Whenever he would summit a peak during climbing days, a member of his crew would hand him a bottle of what appeared to be water.
What magic potion was in the bottle?
Would you believe there was no liquid in it at all and his crew were actually doing him a solid?
Robic would pretend to sip at the bottle for a bit, as the container was actually filled with mercury or lead, and he would then place the densely weighted bottle into a cup holder to give his bike a lot more weight to hit higher speeds on the descent.
He was able to pull ahead while pedalling his light frame up the mountains and continue to build a lead coasting down the other side.
A much safer if more morally dubious technique than that used by the similarly petite Marco Pantani (who won in 1998, the year the Tour came to Cork) who used to risk emasculation by plonking his crotch behind the saddle and as close as possible to the back wheel so he could get himself as aerodynamically efficient as possible when plummeting downhill.
Plunging your own blood back into your body, or any other more illicit substance has always seemed the most distasteful way to try to win by dubious methods, but cheating has been there since the beginning.
The first edition in 1903 included a first stage of over 300 miles so you could hardly blame some participants (including the winner Maurice Garin) for taking a train part of the way. Former chimney sweep Garin also smoked like a chimney and spent most of his time in the saddle with a performance-depleting fag hanging out of one side of his lip.

The following year the wonderfully named Hippolyte Aucouturier got more inventive when he held a piece of cork in his mouth, attached to a wire, attached to a car that towed him by the hidden tether.
He might have pulled off the stunt unnoticed had the vehicle pulling him been a bit slower but on that particular stage race officials who had made the trip via car as well got suspicious when he arrived at the finishing line just after they did.
The 1911 Tour de France saw a poisoning scandal when Francois Lafourcade left something dodgy in rival Paul Duboc’s drink after the latter had won two stages in a row. The poison left Duboc vomiting on the road the following day as Lafourcade rode by with the pack.
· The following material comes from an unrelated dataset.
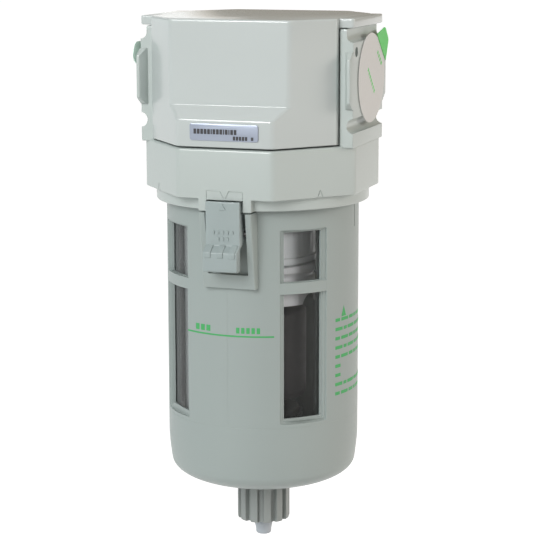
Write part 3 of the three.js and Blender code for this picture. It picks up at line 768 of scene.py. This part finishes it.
def make_baffle():
    """A white disc with a waisted skirt, and the threaded stud that carries the element."""
    low, high = corners("baffle")
    top, bottom = corners("filter_element")[0].z - 0.3, low.z
    skirt = turned([
        (0, top), (21, top, 0.5), (21, top - 2.4, 0.5), (18, -73, 1.2), (20.9, -75.6, 1.2),
        (20.9, bottom, 0.5), (19.4, bottom, 0.3), (19.4, -75.9, 1), (16.4, -73.2, 1), (17.6, top - 3, 0.5),
        (0, top - 3)], 200)
    seat = turned([(0, top - 1), (12, top - 1), (12, top + 3, 0.5), (0, top + 3)], 96)
    major, minor, pitch, z = 2.6, 2.15, 0.7, -34.5
    stud = [(0, top - 1), (major, top - 1), (major, z)]
    while z < -27.8:
        stud += [(major, z), (minor, z + pitch / 2), (major, z + pitch)]
        z += pitch
    join(skirt, seat, lathe(stud + [(2.2, high.z), (0, high.z)], 48))
    for angle in (77, -103):
        notch = prism(circle(5.4, (0, bottom - 1.4)), -25, 0, "y")
        cut(skirt, move(notch, turn(angle)))
    piece(skirt, "element_baffle", "head", "white_nylon", ["baffle"])


# ---- bowl and guard


def bowl_form(inset, top, hole_radius, steps=24):
    """The guard's outer profile, set in; the bowl follows it."""
    edge = Vector((GUARD_RADIUS - 1 - inset, DOME_EDGE + 0.35 * inset))
    corner = Vector((edge.x - 0.9, edge.y - 7 + 0.2 * inset))
    floor = Vector((hole_radius, DOME_BOTTOM + inset))
    rows = [(GUARD_RADIUS - inset, top), (GUARD_RADIUS - inset, TAPER_START + 3)]
    start = Vector((GUARD_RADIUS - inset, TAPER_START + 3))
    middle = Vector((GUARD_RADIUS - inset, TAPER_START - 1))
    for k in range(1, 7):
        t = k / 6
        rows.append(tuple(start * (1 - t) ** 2 + middle * 2 * t * (1 - t) + edge * t * t))
    for k in range(1, steps + 1):
        t = k / steps
        rows.append(tuple(edge * (1 - t) ** 2 + corner * 2 * t * (1 - t) + floor * t * t))
    return rows


def bowl_shell(outer_inset, inner_inset, top, hole_radius, segments=240):
    outer, inner = (bowl_form(inset, top, hole_radius) for inset in (outer_inset, inner_inset))
    return lathe(outer + inner[::-1], segments)


def rod(radius, low, high, edge, segments, steps):
    """A round bar with rounded ends."""
    return turned([(0, low), (radius, low, edge), (radius, high, edge), (0, high)], segments, steps)


def o_ring(radius, section, z, segments):
    profile = [(radius + section * math.cos(a), z + section * math.sin(a))
               for a in (2 * math.pi * k / 16 for k in range(16))]
    return lathe(profile, segments)


def make_o_ring(node, name, body, section, segments):
    low, high = corners(node)
    ring = o_ring(high.x - section, section, (low.z + high.z) / 2, segments)
    piece(ring, name, body, "seal_rubber", [node])


def make_bowl():
    inset = GUARD_WALL + BOWL_GAP
    shell = bowl_shell(inset, inset + BOWL_WALL, BOWL_TOP, 8.3, 128)
    low, high = O_RING_Z - 1.7, O_RING_Z + 1.7
    cut(shell, turned([(30.4, low, 0.3), (60, low), (60, high), (30.4, high, 0.3)], 128))
    piece(shell, "clear_bowl", "bowl_group", "clear_bowl", ["bowl"])
    make_o_ring("bowl_o_ring", "bowl_seal_ring", "bowl_seal", 1.3, 128)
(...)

Lafourcade not only got away with this underhand behaviour, but he framed another cyclist, who was then forced to ride with bodyguards and don a disguise when the race later passed through Duboc’s hometown as the crowd were planning to pull him off his bike.
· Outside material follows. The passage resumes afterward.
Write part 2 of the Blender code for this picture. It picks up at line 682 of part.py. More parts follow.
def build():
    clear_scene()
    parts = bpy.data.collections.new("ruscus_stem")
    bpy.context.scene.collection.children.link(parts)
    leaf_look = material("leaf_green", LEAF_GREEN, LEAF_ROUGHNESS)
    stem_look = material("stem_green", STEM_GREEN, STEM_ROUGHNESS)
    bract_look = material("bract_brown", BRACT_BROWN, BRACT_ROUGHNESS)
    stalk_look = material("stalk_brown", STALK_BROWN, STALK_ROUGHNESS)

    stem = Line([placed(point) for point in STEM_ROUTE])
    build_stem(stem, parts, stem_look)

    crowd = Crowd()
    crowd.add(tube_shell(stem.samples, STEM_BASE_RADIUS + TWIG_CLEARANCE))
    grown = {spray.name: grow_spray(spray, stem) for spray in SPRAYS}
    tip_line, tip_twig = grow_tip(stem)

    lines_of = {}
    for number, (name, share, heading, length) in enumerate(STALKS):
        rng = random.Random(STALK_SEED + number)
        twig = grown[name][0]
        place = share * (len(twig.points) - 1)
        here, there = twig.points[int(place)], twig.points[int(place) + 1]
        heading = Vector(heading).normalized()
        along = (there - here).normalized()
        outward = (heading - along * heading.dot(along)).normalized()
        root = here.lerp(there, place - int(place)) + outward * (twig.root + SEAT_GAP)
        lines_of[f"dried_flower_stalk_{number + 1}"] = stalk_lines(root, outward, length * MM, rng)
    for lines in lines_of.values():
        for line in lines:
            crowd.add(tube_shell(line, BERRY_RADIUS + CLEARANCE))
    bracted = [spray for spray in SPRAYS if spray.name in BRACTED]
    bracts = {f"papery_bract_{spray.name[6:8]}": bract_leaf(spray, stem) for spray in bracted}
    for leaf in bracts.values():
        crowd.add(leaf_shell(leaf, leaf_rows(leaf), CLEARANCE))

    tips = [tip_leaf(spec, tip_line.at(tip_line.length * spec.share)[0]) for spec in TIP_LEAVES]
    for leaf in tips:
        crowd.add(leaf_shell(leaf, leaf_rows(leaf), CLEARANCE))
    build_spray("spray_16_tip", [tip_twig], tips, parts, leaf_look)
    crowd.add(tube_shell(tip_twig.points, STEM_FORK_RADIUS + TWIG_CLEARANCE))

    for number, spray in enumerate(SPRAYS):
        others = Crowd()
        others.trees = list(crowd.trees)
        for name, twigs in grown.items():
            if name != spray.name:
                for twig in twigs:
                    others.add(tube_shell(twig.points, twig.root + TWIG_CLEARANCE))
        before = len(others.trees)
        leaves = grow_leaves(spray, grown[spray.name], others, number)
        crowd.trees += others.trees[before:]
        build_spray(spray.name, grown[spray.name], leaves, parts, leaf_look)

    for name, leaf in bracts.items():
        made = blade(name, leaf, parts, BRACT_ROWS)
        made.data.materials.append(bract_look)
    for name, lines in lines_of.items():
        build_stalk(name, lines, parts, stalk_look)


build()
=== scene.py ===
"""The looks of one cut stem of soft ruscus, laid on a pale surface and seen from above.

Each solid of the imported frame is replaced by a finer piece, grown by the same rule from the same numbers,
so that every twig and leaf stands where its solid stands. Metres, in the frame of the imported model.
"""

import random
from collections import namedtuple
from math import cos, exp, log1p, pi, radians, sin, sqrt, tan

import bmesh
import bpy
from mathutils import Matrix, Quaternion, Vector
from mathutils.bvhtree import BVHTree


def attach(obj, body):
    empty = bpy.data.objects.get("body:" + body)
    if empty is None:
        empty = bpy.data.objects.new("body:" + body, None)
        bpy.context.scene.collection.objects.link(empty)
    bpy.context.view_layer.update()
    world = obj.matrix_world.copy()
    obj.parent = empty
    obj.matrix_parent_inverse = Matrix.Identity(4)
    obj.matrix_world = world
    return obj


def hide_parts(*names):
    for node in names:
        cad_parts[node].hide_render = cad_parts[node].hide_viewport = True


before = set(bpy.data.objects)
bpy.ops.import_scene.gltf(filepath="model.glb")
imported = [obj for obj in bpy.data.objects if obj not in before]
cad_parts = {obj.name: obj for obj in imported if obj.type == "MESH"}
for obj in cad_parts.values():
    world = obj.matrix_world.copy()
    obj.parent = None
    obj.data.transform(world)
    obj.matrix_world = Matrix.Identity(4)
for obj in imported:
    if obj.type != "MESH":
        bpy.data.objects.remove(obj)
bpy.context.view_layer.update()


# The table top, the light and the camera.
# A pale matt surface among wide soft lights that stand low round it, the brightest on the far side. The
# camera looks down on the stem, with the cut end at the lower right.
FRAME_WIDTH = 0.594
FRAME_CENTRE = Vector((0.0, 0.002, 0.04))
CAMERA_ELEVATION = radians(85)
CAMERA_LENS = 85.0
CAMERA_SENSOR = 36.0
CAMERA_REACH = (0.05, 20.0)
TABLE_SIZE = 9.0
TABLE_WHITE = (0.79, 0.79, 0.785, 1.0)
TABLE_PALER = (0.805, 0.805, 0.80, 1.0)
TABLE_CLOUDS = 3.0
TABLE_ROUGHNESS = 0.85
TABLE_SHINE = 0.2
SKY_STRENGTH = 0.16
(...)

OUR choice of Tommy Fleetwood for the Travelers Championship last week proved well wide of the mark as the Englishman failed to even make the cut.
This weekend sees a lot of the top players take a break but there is still a decent enough field for the Rocket Mortgage Classic, which replaced the Quicken Loans National on the PGA Tour schedule in 2019.
Reigning champ Tony Finau is 14/1 favourite alongside in-form Rickie Fowler (14/1), who shot a 60 last week.
Just 14 of the world’s top 50 golfers will make their way to Detroit this weekend to compete, including Justin Thomas (14/1), Max Homa and Collin Morikawa and last week’s winner Keegan Bradley (33/1).
However South Korean Byeong-Hun An enters the tournament at what looks like a too long 80/1 so we’ll stick our tenner there.
CORK will meet Derry in the All-Ireland quarter-finals this Sunday and while reaching a semi-final in the same year that they were dumped out of the Munster championship by Clare might seem unlikely, that they are 11/4 to beat a side they drew with during their Division 2 clash seems too good to pass up.
The Rebels summoned up another remarkable comeback that day to end a Derry winning streak, with Ian Maguire’s 78th-minute goal snatching a draw after they had been eight points down. Cork are 33/1 to lift Sam, while Derry are just 9/1.
IT’S not for nothing that we are called The Longshot so let’s go for three outsiders to win in the All-Ireland quarter-finals.
I do think at least one will come up but the prices that are on offer are what is tempting.
A four-timer on Tyrone, Mayo, Cork and Armagh will net you just shy of 50/1.